With the current state of the law many people are often confused about what their insurance company will do when they report a claim. In short, don’t talk to your neighbors that had a sinkhole claim years ago because their experiences will be very different than yours. Under the current state of the law when you report a claim the insurance company is supposed to begin the process by sending an adjuster out to look at the damages. At that tine they may take a statement from you, document damage and even write a preliminary estimate of the damages they see. The adjuster is supposed to evaluate the damages and see if there is an obvious cause for the damage other than sinkhole. Rarely, if ever, has an insurance adjuster by themselves been able to look at damage and say for sure that it is not caused by sinkhole activity. Because of this, some insurance companies skip this first step and go right to hiring an engineer or they may hire the engineer the same day they inspect the house.

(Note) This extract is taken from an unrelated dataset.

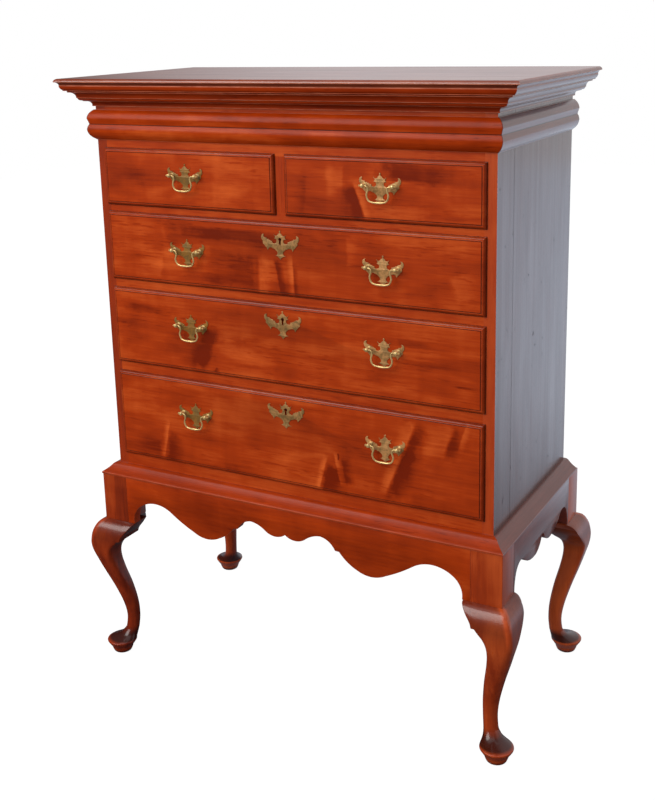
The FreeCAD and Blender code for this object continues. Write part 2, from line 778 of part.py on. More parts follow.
right_side = case_side()
save("side_right", right_side)
save("side_left", [flip_x(board) for board in right_side])
save("top_board", [top_board()])
save("bottom_board", [box(-inner_half, inner_half, rail_depth, back_inside,
                          case_bottom, case_bottom + bottom_thickness)])
save("back_boards", back_boards())
save("drawer_rails", rails())
save("drawer_divider", divider())
save("drawer_runners", runners())
save("cornice_front", [mitred_front(cornice_path)])
save("cornice_returns", mitred_returns(cornice_path))
save("frieze_returns", mitred_returns(frieze_path))
save("waist_front", [mitred_front(waist_path)])
save("waist_returns", mitred_returns(waist_path))

save("apron_front", [front_apron()])
save("side_aprons", both_sides(side_apron()))
save("apron_back", [box(-apron_half_span, apron_half_span, frame_back - apron_thickness, frame_back,
                        case_bottom - back_apron_drop, case_bottom)])
save("frame_bearers", bearers())
right_leg = leg()
save("leg_front_right", [right_leg])
save("leg_front_left", [flip_x(right_leg)])
save("leg_back_right", [flip_y(right_leg)])
save("leg_back_left", [flip_x(flip_y(right_leg))])
save("knee_blocks", knee_blocks(right_leg))

for drawer in (FRIEZE, *DRAWERS):
    save(drawer.name + "_front", [drawer_front(drawer)])
    save(drawer.name + "_box", drawer_box(drawer))
    save(drawer.name + "_bottom", [bottom_panel(drawer)])
    if drawer.pulls:
        save(drawer.name + "_brasses", brasses(drawer))
    for pull in drawer.pulls:
        hand = "_bail" if len(drawer.pulls) == 1 else ("_bail_left" if pull < 0 else "_bail_right")
        save(drawer.name + hand, [bail(pull, drawer.top - drawer.pull_drop)])
    if drawer.escutcheon_drop is not None:
        save(drawer.name + "_lock_case", [lock_case(drawer)])
        save(drawer.name + "_lock_bolt", [bolt(drawer)])
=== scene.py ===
import math

import bmesh
import bpy
import numpy as np
from mathutils import Matrix, Vector
from mathutils.geometry import tessellate_polygon


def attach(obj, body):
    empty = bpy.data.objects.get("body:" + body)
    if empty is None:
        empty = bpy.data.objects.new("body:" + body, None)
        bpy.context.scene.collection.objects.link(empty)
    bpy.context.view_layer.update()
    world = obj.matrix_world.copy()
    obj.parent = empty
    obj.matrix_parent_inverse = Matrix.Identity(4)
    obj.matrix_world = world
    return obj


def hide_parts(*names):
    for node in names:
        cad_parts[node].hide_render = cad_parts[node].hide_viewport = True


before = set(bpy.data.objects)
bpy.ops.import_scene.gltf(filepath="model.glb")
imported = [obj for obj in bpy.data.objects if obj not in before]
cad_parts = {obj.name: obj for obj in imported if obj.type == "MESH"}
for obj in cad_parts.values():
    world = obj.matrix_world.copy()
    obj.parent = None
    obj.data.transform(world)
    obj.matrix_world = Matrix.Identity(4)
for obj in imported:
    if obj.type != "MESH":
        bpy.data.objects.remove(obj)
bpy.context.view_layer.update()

# Lengths are millimetres from the case's front face, with X to the right, Y to the back, Z up.
MM = 0.001
CENTRING = -216.5          # the case's front face stands at this Y
HALF_CASE = 457.0
CASE_DEPTH = 451.0
CASE_BOTTOM = 455.0
CASE_TOP = 1341.0
GLUED_JOINT = 90.0         # in each side, behind its front
FRIEZE_BOTTOM = 1223.5
CORNICE_BOTTOM = 1295.0
FRAME_FRONT = -30.0
FRAME_HALF = 487.0
FRAME_MIDDLE = 217.0       # of the frame, front to back
APRON_SPAN = 421.0         # half the front apron
SIDE_APRON_SPAN = 181.0
APRON_THICKNESS = 22.0
APRON_EASE = 0.7           # off its arrises
LEG_HEIGHT = 345.0
POST_SIZE = 66.0
FACE_Y = -8.0              # faces of the drawer fronts
LIP_BACK = -0.3
BODY_BACK = 13.8           # a little inside the solid fronts, so that the tails and locks show
PLATE = 1.2                # thickness of the brass plates
HALF_BORING = 31.8         # half the distance between a pull's posts
HEAD_Y = -20.5             # pivots of the bails
HALF_FRONT = 437.5         # half the width of a long lipped front
HALF_DIVIDER = 12.0        # of the face that the small fronts leave clear between them
# Left, right, low and high edges of the lipped fronts.
FRONTS = {"small_left": (-HALF_FRONT, -HALF_DIVIDER, 1084.5, 1206.5),
          "small_right": (HALF_DIVIDER, HALF_FRONT, 1084.5, 1206.5),
          "upper_long": (-HALF_FRONT, HALF_FRONT, 918.5, 1068.5),
          "middle_long": (-HALF_FRONT, HALF_FRONT, 727.5, 898.5),
          "lower_long": (-HALF_FRONT, HALF_FRONT, 507, 705)}
# Heights of the middles of the keyholes.
LOCKED = {"upper_long": 1029.5, "middle_long": 862.5, "lower_long": 667.5}
# Height of a drawer's posts, and the middles of its pulls.
PULLS = {"small_left": (1155.5, (-225.5,)), "small_right": (1155.5, (225.5,)),
         "upper_long": (996.0, (-229.5, 229.5)), "middle_long": (831.0, (-229.5, 229.5)),
         "lower_long": (631.0, (-229.5, 229.5))}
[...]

If the insurance company denies your claim without ever sending an engineer out, call a lawyer. Something is wrong. Either that most likely means you don’t have sinkhole insurance at all, they found some other unusual reason to deny you or they didn’t do the proper investigation. If they can’t tell whether the damage is sinkhole related or not then they are supposed to hire an engineer. That engineer will be asked to determine whether the damage rises to the level of being “structural damage”. If they determine it is not then their investigation is complete and your claim is denied without any further testing. If they do determine that the damage is structural then they will do further testing below the ground to determine whether sinkhole activity is the cause of the damage. If sinkhole activity is found to be the cause, they pay the claim (absent some other issue). If they don’t find sinkhole activity then they deny your claim.

As you can see, there are several opportunities for the carrier to deny your claim. I commonly refer to theses as the three “gates” you have two pass through. Right at the outset they can say the damages clearly aren’t sinkhole related or find some other unrelated issue such as the damages pre-existed their policy period or that you misrepresent something on your application with them. Get through that gate and they send the engineer out who can say the damage isn’t structural (the majority of claims shut down at this stage).  If you have made it that far, then they can say the structural damage is not from sinkhole activity. The odds are good one of these gates gets slammed in your face.